Mischa Barton was the breakout star of  the hit series The OC, as well as a memorable bit part in M. Night Shyamalan’s The Sixth Sense.


Now, they are the top names on the box for this straight-to-video horror flick.


Granted, all three have had careers long on the down slide and it’s not even necessarily rock-bottom for them – Zane’s appearance in the anti-American propaganda film Valley of the Wolves: Iraq would probably still have to take that honor.  Still, you have to wonder if any of them are wondering where their careers went so wrong.


Ironically, though they are top-billed in the film, they do not have the biggest roles.  In fact, they are mostly supporting characters.  Zane had the biggest role of the three, but even he spent more time off camera than on.  The actual lead actors here are, arguably, Michael Kean as young zombie killer Ian, Gabrielle Stone as his cute girlfriend turned nurse Nikki, and Brian Anthony Williams as Doc, the former general practitioner who runs the post-Apocalyptic wasteland of their hometown of Elwood.


Now I am not going to lie.  I do not like zombie movies.  I find them horrifically boring.  However, going into watching Zombie Killers: Elephant’s Graveyard, I held out a little hope that perhaps this one may be trying to shake things up a bit.


First of all a press release for the movie quoted writer/director B. Harrison Smith saying he does not like zombie movies either and he never imagined he would make one.  In fact, at one point he apparently said that “zombie films are the NASCAR of Horror.”  That’s a slightly patronizing way of putting it, perhaps, but it’s still kinda accurate.
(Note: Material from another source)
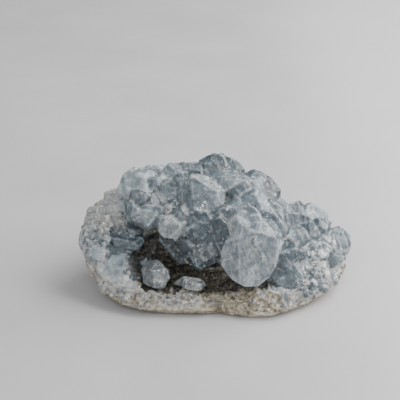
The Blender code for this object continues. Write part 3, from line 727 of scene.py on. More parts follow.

Then, during the opening credits, the film led off with an unseen narrator (it turns out to be Williams in the character of Doc) also stating that he never liked zombie films and running down a list of my personal pet peeves about the genre.  Zombies are too slow.  They are stupid.  They are easy to trick.  They are easy to kill.  The only thing they have going for them is they rove in packs.


Hmm, I thought.  Maybe they really are trying to do something different here.


Turns out they weren’t.  Such a shame.


Oh, every once in a while they try to throw something subversive in there – a mockery of hardcore religious fundamentalism, a hint of an ecological statement, a warning against civilians declaring martial law.  But eventually the film turns out to be a whole bunch of macho meatheads trying to one-up each other and using submachine guns to play target practice on the undead.  That is, until there are too many of them to kill.


The only character that really has any complicated dimensions at all is Doc, who turns out not to be the heartless villain he originally appears, just an over-his-head bureaucrat trying imperfectly (and frankly quite wrongly) to keep his community together, safe and not in a state of panic.  He’s still a bad guy, but at the very least he has his reasons, which is more than you can say about most of the people here.


By the time that Zombie Killers downshifts into the final scene which indicates that they are planning on at the very least a sequel, if not an entire series of these films, I had long since lost interest.